Le mani, le braccia, il busto del cuntastorie superano (nell’accompagnarle) le parole. Ordinano (parzialmente, provvisoriamente) il caos per poterlo (de)scrivere. Enumerano, separano, dispongono atti, discorsi, presenze, per poi rapprendersi fino ad implodere in gesti semanticamente insostenibili nella loro brutale essenzialità: un rovesciamento della mano per indicare il destino di un barcone, un segno della croce per un cadavere trovato nella rete di un pescatore. Allo stesso modo, la voce dell’attore, ora asciutta ora rotta dal pianto, ora ironicamente distesa ora protesa in accelerazioni parossistiche, si fa strumento del trascorrere incessante di identità, momenti, (re)azioni che informa la discesa infera.

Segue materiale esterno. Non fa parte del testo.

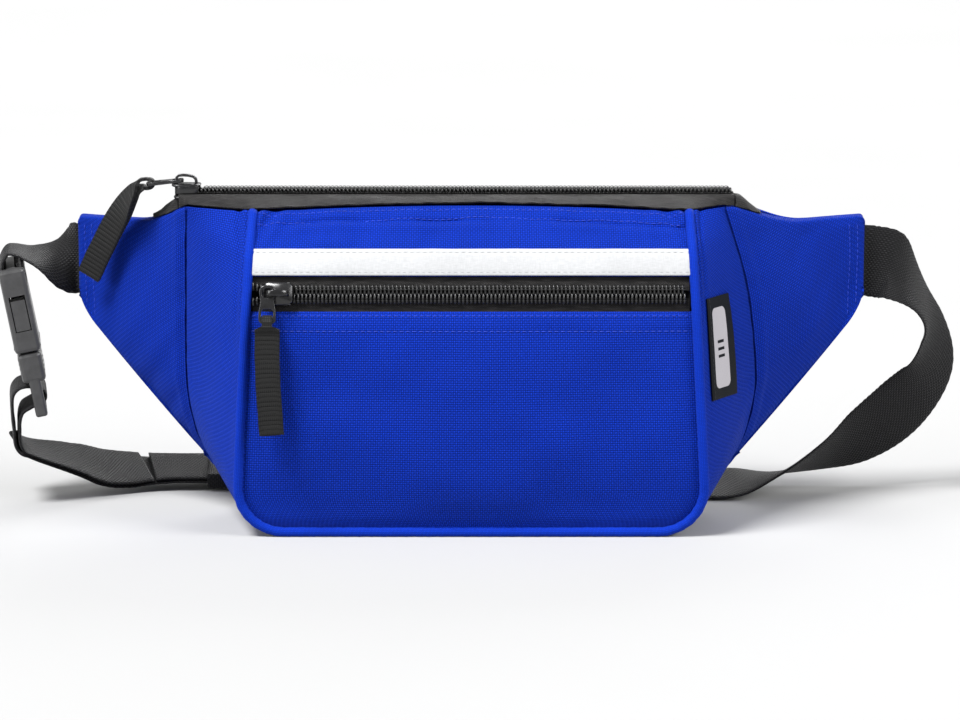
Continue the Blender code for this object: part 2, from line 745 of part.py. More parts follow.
def make_end_tab(name, side, start_x):
    """The zip's end, folded down into the corner where the wing closes."""
    length, half = 11 * MM, 5 * MM
    drop = 2.6 * MM if side < 0 else GAP

    def place(u, v):
        down = u if side > 0 else 1 - u
        x = start_x + side * (GAP + length * down)
        mouth = wing_point(side, (abs(x) - abs(seam_point(side, 0).x)) / WING_LENGTH, 1)
        z = lerp(MAIN_ZIP_Z - drop, mouth.z + 1.5 * MM, smoothstep(0, 1, down))
        middle = lerp(MAIN_ZIP_Y, mouth.y + 5 * MM, down)
        return Vector((x, middle + (2 * v - 1) * half * (1 - 0.4 * down), z))

    bent_sheet(name, 6, 1, place, TAPE, TAPE_CLOTH)


# ---------------------------------------------------------------- buckle, strap and keeper

WING_MIDDLE_Z = WING_TOP_Z - WING_END_HEIGHT / 2
WING_END_Y = inside_back(WING_END_X, WEB_DEPTH)
BUCKLE_TOP = Vector((-WING_END_X - 29.5 * MM, WING_END_Y + 2 * MM, WING_MIDDLE_Z - 2.3 * MM))


def buckle_matrix():
    """Local X through the thickness towards the bag, Y across the width, Z up the length."""
    turn = Matrix.Rotation(BUCKLE_YAW, 4, "Z") @ Matrix.Rotation(-BUCKLE_LEAN, 4, "Y")
    return Matrix.Translation(BUCKLE_TOP) @ turn


def buckle_box(span, across, depth):
    """Corners of a box in the buckle: along its length from the top, across, and through."""
    return (depth[0], across[0], -span[1]), (depth[1], across[1], -span[0])


BUCKLE_HALF = STRAP_WIDTH / 2 + 0.5 * MM + BUCKLE_RAIL
SLOT_HALF = STRAP_WIDTH / 2 + 0.5 * MM
BUCKLE_FACE = BUCKLE_THICKNESS / 2


def make_buckle():
    frame = add_empty("buckle_frame", (0, 0, 0))
    frame.matrix_basis = buckle_matrix()
    full, face = BUCKLE_HALF, BUCKLE_FACE
    wall = 2.2 * MM

    def cut(item, operation, name, span, across, depth, bevel=0.0):
        boolean(item, operation, name, *buckle_box(span, across, depth), bevel)

    socket = box("buckle_socket", *buckle_box((0, SOCKET_LENGTH), (-full, full), (-face, face)),
                 PLASTIC, frame)
    round_edges(socket, 1.6 * MM)
    cut(socket, "DIFFERENCE", "cavity", (CAVITY_START, SOCKET_LENGTH + 2 * MM),
        (-full + wall, full - wall), (-CAVITY_FACE, CAVITY_FACE))
    cut(socket, "DIFFERENCE", "windows", (CAVITY_START - 0.5 * MM, 26.8 * MM),
        (-full - 2 * MM, full + 2 * MM), (-CAVITY_FACE, CAVITY_FACE))
    cut(socket, "DIFFERENCE", "slot", (4.5 * MM, 8.5 * MM), (-SLOT_HALF, SLOT_HALF),
        (-face - 2 * MM, face + 2 * MM))
    bar = 1.75 * MM
    for label, depth in (("outer", (-face - 2 * MM, -bar)), ("inner", (bar, face + 2 * MM))):
        cut(socket, "DIFFERENCE", f"bar_{label}", (-2 * MM, 5 * MM), (-SLOT_HALF, SLOT_HALF), depth)

    wide, deep = full - 0.5 * MM, face - 0.5 * MM
    shoulder = buckle_box((ARM_ROOT, PLUG_SHOULDER_END), (-wide, wide), (-deep, deep))
    plug = box("buckle_plug", *shoulder, PLASTIC, frame)
    round_edges(plug, 1.6 * MM)
    thin = LADDER_THICKNESS / 2
    cut(plug, "UNION", "ladder", (PLUG_SHOULDER_END - 3 * MM, BUCKLE_LENGTH),
        (-full + 0.6 * MM, full - 0.6 * MM), (-thin, thin), 1 * MM)
    cut(plug, "UNION", "tongue", (CAVITY_START + 2 * MM, ARM_ROOT + 2 * MM), (-4 * MM, 4 * MM),
        (-1.6 * MM, 1.6 * MM))
    for label, span in (("upper_slot", (50.5 * MM, 54 * MM)), ("lower_slot", (57.5 * MM, 61 * MM))):
        cut(plug, "DIFFERENCE", label, span, (-SLOT_HALF, SLOT_HALF), (-2 * face, 2 * face))
    for label, depth in (("bar_outer", (-2 * face, -1.5 * MM)), ("bar_inner", (1.5 * MM, 2 * face))):
        cut(plug, "DIFFERENCE", label, (53 * MM, 58 * MM), (-SLOT_HALF, SLOT_HALF), depth)
    for name, side in (("buckle_arm_front", -1), ("buckle_arm_back", 1)):
        make_arm(name, side, frame)


def make_arm(name, side, frame):
    """A sprung arm of the plug: a beam that ends in the button in the socket's window."""
    beam = 2.8 * MM
    centre = Vector((0, side * (ARM_INNER + beam / 2), -(ARM_ROOT - 1 * MM)))
    root = add_empty(f"{name}_axis", centre, None, frame)

    def corners(span, across, depth):
        across = sorted((side * across[0], side * across[1]))
        low, high = buckle_box(span, across, (-depth, depth))
        return Vector(low) - centre, Vector(high) - centre

    thick = CAVITY_FACE - GAP
    span = (CAVITY_START + 2.5 * MM, ARM_ROOT - GAP)
    arm = box(name, *corners(span, (ARM_INNER, ARM_INNER + beam), thick), PLASTIC, root)
    span, reach = (CAVITY_START + 1.5 * MM, 26.5 * MM), (ARM_INNER + 0.4 * MM, BUCKLE_HALF - GAP)
    boolean(arm, "UNION", "button", *corners(span, reach, thick - 0.1 * MM))
    round_edges(arm, 0.6 * MM)


def in_buckle(through, along, width=(0, 1, 0)):
    """A webbing station given in the buckle: how far through it and how far down it."""
    matrix = buckle_matrix()
    return matrix @ Vector((through * MM, 0, -along * MM)), matrix.to_3x3() @ Vector(width)


def beside_wing(side, x, y, z, width):
    """A webbing station given from a wing's end, its height as at a wing 104 mm up."""
    height = z * WING_MIDDLE_Z / 104
    return Vector((side * (WING_END_X + x * MM), WING_END_Y + y * MM, height)), width


def sewn_in(side, z, depth):
    """A station where the webbing lies between the layers of a wing, depth inside its end."""
    x = WING_END_X - depth * MM
    return Vector((side * x, inside_back(x, WEB_DEPTH), z * WING_MIDDLE_Z / 104)), (0, 0, 1)


def make_left_webbing():
    stations = [
        sewn_in(-1, 104, 12), sewn_in(-1, 104, 6), sewn_in(-1, 104, 1), sewn_in(-1, 104, -1.5),
        beside_wing(-1, 6.5, 1.3, 104, (0, 0.6, 0.8)),
        beside_wing(-1, 12.5, 1.8, 104.4, (0, 0.93, 0.36)),
        beside_wing(-1, 20.5, 2, 105.8, (-0.1, 0.98, 0.1)),
        in_buckle(0.8, -5.6), in_buckle(-2.9, -2.4), in_buckle(-3.6, 1.0), in_buckle(-3.0, 4.8),
        in_buckle(0, 6.5), in_buckle(2.9, 4.8), in_buckle(3.4, 1.0), in_buckle(3.0, -1.4),
    ]
    webbing("left_webbing", Route(stations), STRAP_WIDTH, STRAP, 56, WEB)


FLAT_WIDTH = Vector((0, 0.985, 0.17)).normalized()     # the strap's tilt where it lies on the floor
PAIR_Y = 75 * MM
PAIR_Z = 7.1 * MM * STRAP_WIDTH / (30 * MM)


def on_floor(x, y, lift, width):
    """A strap station on the floor: its lower edge is raised by lift."""
    width = Vector(width).normalized()
    reach = abs(width.z) * STRAP_WIDTH / 2 + abs(width.y) * STRAP / 2
    return Vector((x, y * MM, reach + lift * MM + GAP)), width


def pair_route():
    """Middle of the two strap layers, from the tail's end to the ladder lock."""
    left = -WING_END_X
    stations = [(Vector((KEEPER_X + step * MM, PAIR_Y, PAIR_Z)), FLAT_WIDTH)
                for step in (24, 10, -4, -16, -26)]
    stations += [on_floor(left + 20 * MM, 71.5, 3.6, (0.1, 0.97, 0.2)),
                 on_floor(left + 7 * MM, 64.5, 5.5, (0.1, 0.97, 0.2)),
                 on_floor(left - 4.5 * MM, 58, 11, (0.05, 0.99, 0.12))]
    return Route(stations)


def make_strap():
    pair = pair_route()
    split, half_step = 0.62, LAYER_STEP / 2

    def layer(t, sign):
        centre, across, face = pair.frame(t)
        return centre + face * half_step * sign, across

    upper, lower = -1, 1
    right = WING_END_X
    stations = [
        sewn_in(1, 104, 12), sewn_in(1, 103.7, 6), sewn_in(1, 103.3, 1), sewn_in(1, 103, -1.5),
        beside_wing(1, 13, 3.2, 100, (-0.07, 0.25, 0.965)),
        beside_wing(1, 24.5, 9.2, 88, (0.03, 0.8, 0.6)),
        beside_wing(1, 31, 15.2, 72, (0.4, 0.88, -0.22)),
        beside_wing(1, 30.5, 19.2, 53, (0.66, 0.66, -0.36)),
        beside_wing(1, 18.5, 19.2, 37, (0.77, 0.415, -0.484)),
        beside_wing(1, 2, 17.2, 24.5, (0.77, 0.516, -0.375)),
        beside_wing(1, -16.6, 14.2, 15.3, (0.405, 0.853, -0.33)),
        on_floor(right - 34 * MM, 55, 5.2, (0, 0.985, -0.17)),
        on_floor(right - 52 * MM, 54.5, 0.9, (0, 0.977, 0.21)),
        on_floor(right - 74 * MM, 56, 0.6, FLAT_WIDTH),
        on_floor(0, 66, 0.8, FLAT_WIDTH),
    ]
    stations += [layer(split * i / 10, upper) for i in range(11)]
    webbing("strap", Route(stations), STRAP_WIDTH, STRAP, 90, WEB)

    stations = [layer(lerp(split + 0.03, 1, i / 6), upper) for i in range(7)]
    stations += [in_buckle(-10.6, 77, (-0.02, 1, 0)), in_buckle(-10.4, 68), in_buckle(-8.0, 62),
                 in_buckle(-4.0, 60.2), in_buckle(0, 59.2), in_buckle(2.6, 57.9), in_buckle(3.2, 55.75),
                 in_buckle(2.6, 53.6), in_buckle(0, 52.2), in_buckle(-4.0, 51.0), in_buckle(-7.6, 51.4),
                 in_buckle(-10.4, 54), in_buckle(-11.9, 60), in_buckle(-12.8, 68), in_buckle(-12.6, 77)]
    stations += [layer(lerp(1, 0.04, i / 14), lower) for i in range(15)]
    webbing("strap_buckle_end", Route(stations), STRAP_WIDTH, STRAP, 110, WEB)


def make_keeper():
    up = Vector((1, 0, 0)).cross(FLAT_WIDTH)
    axes = Matrix((Vector((1, 0, 0)), FLAT_WIDTH, up)).transposed().to_4x4()
    frame = add_empty("keeper_frame", (KEEPER_X, PAIR_Y, PAIR_Z), axes)
    inner = Vector((KEEPER_LENGTH, STRAP_WIDTH / 2 + GAP, STRAP + GAP + GAP / 2))
    outer = Vector((KEEPER_LENGTH / 2, inner.y + KEEPER, inner.z + KEEPER))
    keeper = box("strap_keeper", -outer, outer, WEB, frame, 0.6 * MM)
    boolean(keeper, "DIFFERENCE", "passage", -inner, inner)


# ---------------------------------------------------------------- assembly

clear_scene()
PARTS = new_collection("waist_bag")
CUTTERS = new_collection("waist_bag_cutters")
BLUE_CLOTH = principled("blue_cloth", BLUE, 0.75)
STRIPE_CLOTH = principled("white_ribbon", WHITE, 0.6)
LINING = principled("lining", CHARCOAL, 0.85)
TAPE_CLOTH = principled("zip_tape", CHARCOAL, 0.8)
COIL = principled("zip_coil", BLACK, 0.35)
METAL = principled("black_metal", BLACK, 0.35, 0.9)
WEB = principled("black_webbing", BLACK, 0.7)
PLASTIC = principled("black_plastic", CHARCOAL, 0.4)
LABEL_CLOTH = principled("label", BLACK, 0.6)

make_back_panel()
make_gusset()
make_front_panels()
make_divider()
make_piping()
make_wing(-1, "wing_left_front")
make_wing(1, "wing_right_front")
make_label()
make_front_zip()
make_main_zip()
make_buckle()
make_left_webbing()
make_strap()
make_keeper()
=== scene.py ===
import json
import math

import bmesh
import bpy
import numpy as np
from mathutils import Matrix, Vector, noise


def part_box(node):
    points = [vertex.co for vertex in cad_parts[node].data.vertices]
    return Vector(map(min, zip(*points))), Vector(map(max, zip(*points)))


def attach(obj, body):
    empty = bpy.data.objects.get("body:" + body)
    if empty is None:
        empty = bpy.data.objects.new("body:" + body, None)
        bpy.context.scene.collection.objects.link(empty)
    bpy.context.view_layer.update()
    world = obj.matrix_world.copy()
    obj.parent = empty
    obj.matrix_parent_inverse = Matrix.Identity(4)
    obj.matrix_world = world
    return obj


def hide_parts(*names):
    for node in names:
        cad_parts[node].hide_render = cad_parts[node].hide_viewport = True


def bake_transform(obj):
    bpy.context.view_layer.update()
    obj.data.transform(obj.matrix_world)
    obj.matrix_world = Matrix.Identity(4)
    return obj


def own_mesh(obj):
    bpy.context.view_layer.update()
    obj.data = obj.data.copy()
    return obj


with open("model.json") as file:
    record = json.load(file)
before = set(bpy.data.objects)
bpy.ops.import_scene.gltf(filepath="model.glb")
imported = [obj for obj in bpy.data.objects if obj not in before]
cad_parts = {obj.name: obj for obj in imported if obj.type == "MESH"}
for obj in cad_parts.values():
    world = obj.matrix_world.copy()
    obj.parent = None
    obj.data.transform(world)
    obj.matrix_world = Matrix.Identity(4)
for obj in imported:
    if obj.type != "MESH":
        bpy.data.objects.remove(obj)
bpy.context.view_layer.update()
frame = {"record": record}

MM = 0.001
JOINTS = {joint["name"]: joint for joint in frame["record"]["behaviour"]["joints"]}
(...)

In questo paesaggio di segni sospesi (indecidibilmente) tra identità e alterità, Storia e (storia della) psiche, ricordo e racconto, emergono schegge di umanità liminale, quotidianamente sull’orlo dell’abisso: dal sommozzatore fascista, che però soccorre ogni volta i migranti perché così vuole «la legge del mare», all’anatomopatologo che certifica, dal «diario» inconfutabile impresso sui corpi dei naufraghi, le torture e gli stupri subiti nei lager libici. I comprimari dell’isola sospesa sul baratro navigano tra annichilimento ed esaltazione della vita, tra l’orrore di dover scegliere chi salvare fra i troppi che stanno annegando e il salvataggio (stra)ordinario di un padre e un figlio piccolo da una tempesta.
Ma è, più di tutti, nella persona-personaggio dello zio che troviamo il senso del viaggio di Enia, del suo guardare dentro l’abisso (e lasciarsi a sua volta guardare): il fratello del padre, nella prossimità alla morte per cancro che lo (ri)avvicina, paradossalmente, alla vita, sembra cogliere la posta in gioco di quell’elaborazione linguistica del lutto-naufragio reiterato. Nei momenti di comunicazione, di empatia che l’uomo malato riesce a ritagliarsi ora col genitore del diciassettenne libico ricoverato con lui, ora (infine) col nipote, c’è lo scopo inderogabile e, al contempo, l’unica possibile via per ritrovarsi in questa (auto)analisi individuale e collettiva: «ridare dignità alle parole». E, attraverso il teatro, donargli carne, voce, consistenza qui ed ora. Solo così, forse, si potrà (iniziare a) riemergere.